With 3 parameters if you want to open 2 files wiht extra parameters

        $a->new kvec({pieces    => 45,
                      lcutOff => 5,
                      ucutOff => 1000
                      align   => 1}, $file1, $file2);

pieces - is the number of pieces you want to divide the texts.

lcutOff - the words with a frequency below this value aren't used .

ucutOff - the words with a frequency higher than this value aren't used.

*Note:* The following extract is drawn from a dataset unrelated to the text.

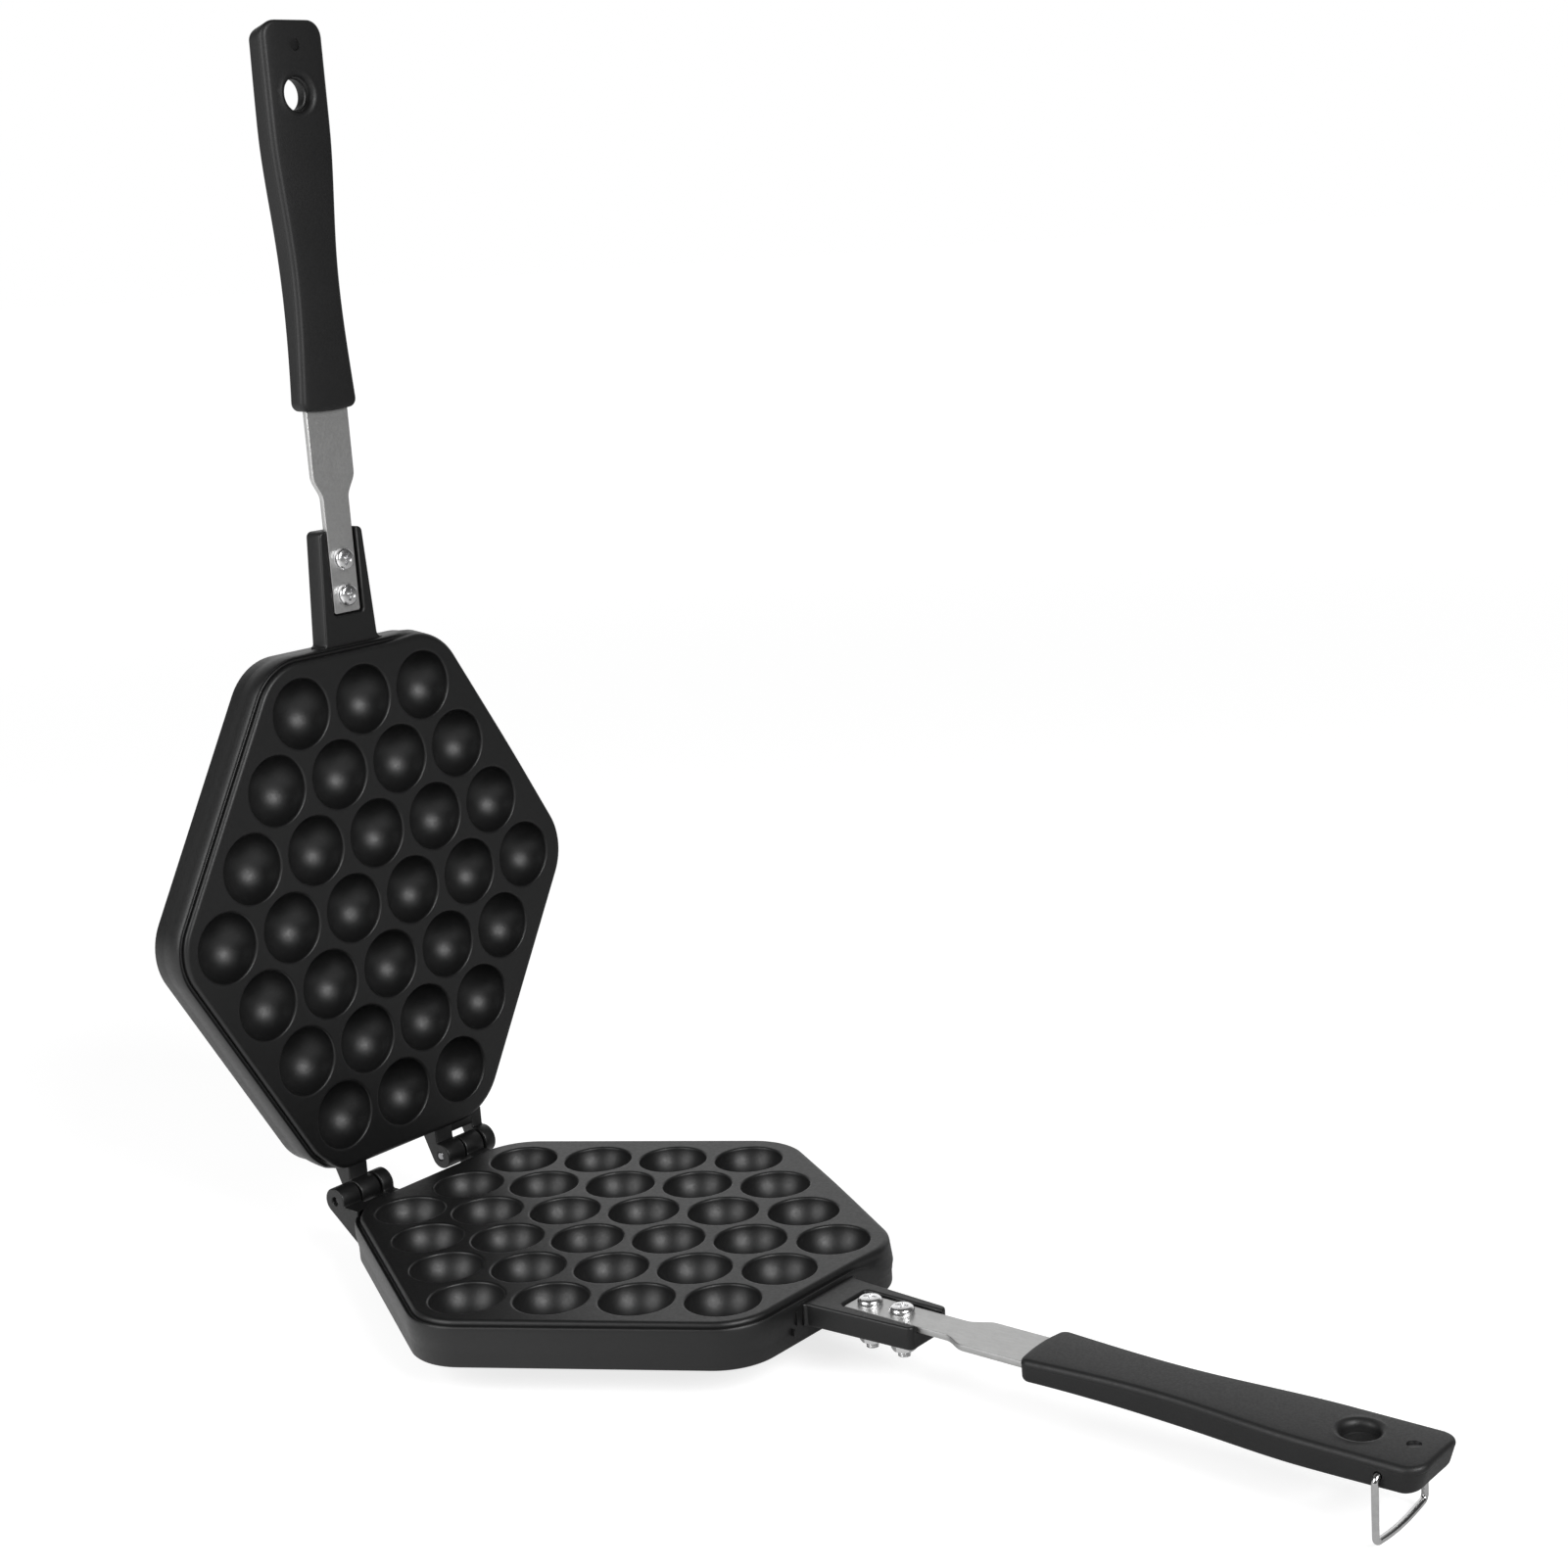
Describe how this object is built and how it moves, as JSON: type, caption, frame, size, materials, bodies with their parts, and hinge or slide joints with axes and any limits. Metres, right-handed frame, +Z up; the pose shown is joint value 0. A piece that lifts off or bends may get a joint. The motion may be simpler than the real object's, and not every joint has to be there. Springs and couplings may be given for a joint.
{
  "type": "egg waffle pan",
  "caption": "Hinged stovetop pan for egg waffles: two hexagonal cast plates with half-round cups, steel tangs with moulded grips, and a wire bail on the lower grip.",
  "frame": {"origin": "centre of the lower plate's skirt, on the plane that its lower edge stands on", "axes": "+X from the hinge towards the lower handle, +Z up; the hinge runs along Y"},
  "size_m": [0.4161, 0.1771, 0.4249],
  "materials": {
    "coated_casting": "satin",
    "hinge_steel": "satin",
    "tang_steel": "satin",
    "zinc_plate": "gloss",
    "grip_plastic": "matte",
    "wire_steel": "gloss"
  },
  "bodies": {
    "lower_half": {"lower_plate": "coated_casting", "lower_tang": "tang_steel", "lower_grip": "grip_plastic", "lower_inner_screw": "zinc_plate", "lower_inner_flat_washer": "zinc_plate", "lower_inner_spring_washer": "zinc_plate", "lower_inner_nut": "zinc_plate", "lower_outer_screw": "zinc_plate", "lower_outer_flat_washer": "zinc_plate", "lower_outer_spring_washer": "zinc_plate", "lower_outer_nut": "zinc_plate", "near_hinge_pin": "hinge_steel"},
    "upper_half": {"upper_plate": "coated_casting", "upper_tang": "tang_steel", "upper_grip": "grip_plastic", "upper_inner_screw": "zinc_plate", "upper_inner_flat_washer": "zinc_plate", "upper_inner_spring_washer": "zinc_plate", "upper_inner_nut": "zinc_plate", "upper_outer_screw": "zinc_plate", "upper_outer_flat_washer": "zinc_plate", "upper_outer_spring_washer": "zinc_plate", "upper_outer_nut": "zinc_plate", "far_hinge_pin": "hinge_steel"},
    "bail": {"wire_bail": "wire_steel"}
  },
  "joints": [
    {"name": "plate_hinge", "type": "hinge", "parent": "lower_half", "child": "upper_half", "pos_m": [-0.1006, 0, 0.01535], "axis": [0, 1, 0], "range_deg": [0, 90]},
    {"name": "bail_swing", "type": "hinge", "parent": "lower_half", "child": "bail", "pos_m": [0.2853, 0, 0.0097], "axis": [0, -1, 0], "range_deg": [-65, 195]}
  ]
}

align - you should use this value if the texts you are using are aligned in some sort of way. It does not make sense to use this value and pieces at the same time.

printToFile

Prints the result to file

        $a->printToFile($outfile);

printToString

Returns the result as a string

        $result->$a->printToString();

grep

Returns a new object, but only with the result of a list of words

        $b=$a->grep($word1,$word2,...,$wordn)

sum

With this method you can ``sum'' the result of 2 kvec objects

                $a->new kvec($file1,$file2);
                $b->new kvec($file3,$file4);
                $a->sum($b);

set_statistic

Sets the statistic test you want to use. If you don't call this method, the statistic test used by default is the Right Fisher. The other available tests are Log Likehihood, T-score, Dice and Odds ratio.

calcStat

This method calculates the dependence between words using the chosen statistic test and returns the result as a string.


HISTORY

  1. 01
    Original version; created by h2xs 1.21 with options
      -A
            -C
            -X
            -c
            -n
            kvec


AUTHOR

Ted Pedersen, <tpederse@d.umn.edu>

Nitin Varma, <varm0003@d.umn.edu>

Bruno Martins, <bsm@natura.di.uminho.pt>


SEE ALSO

perl.

Fung. P. & K. W. Church. (1994) ``K-vec: A New Approach for Aligning Parallel Texts.'' Proceedings from the 15th International Conference on Computational Linguistics, Kyoto.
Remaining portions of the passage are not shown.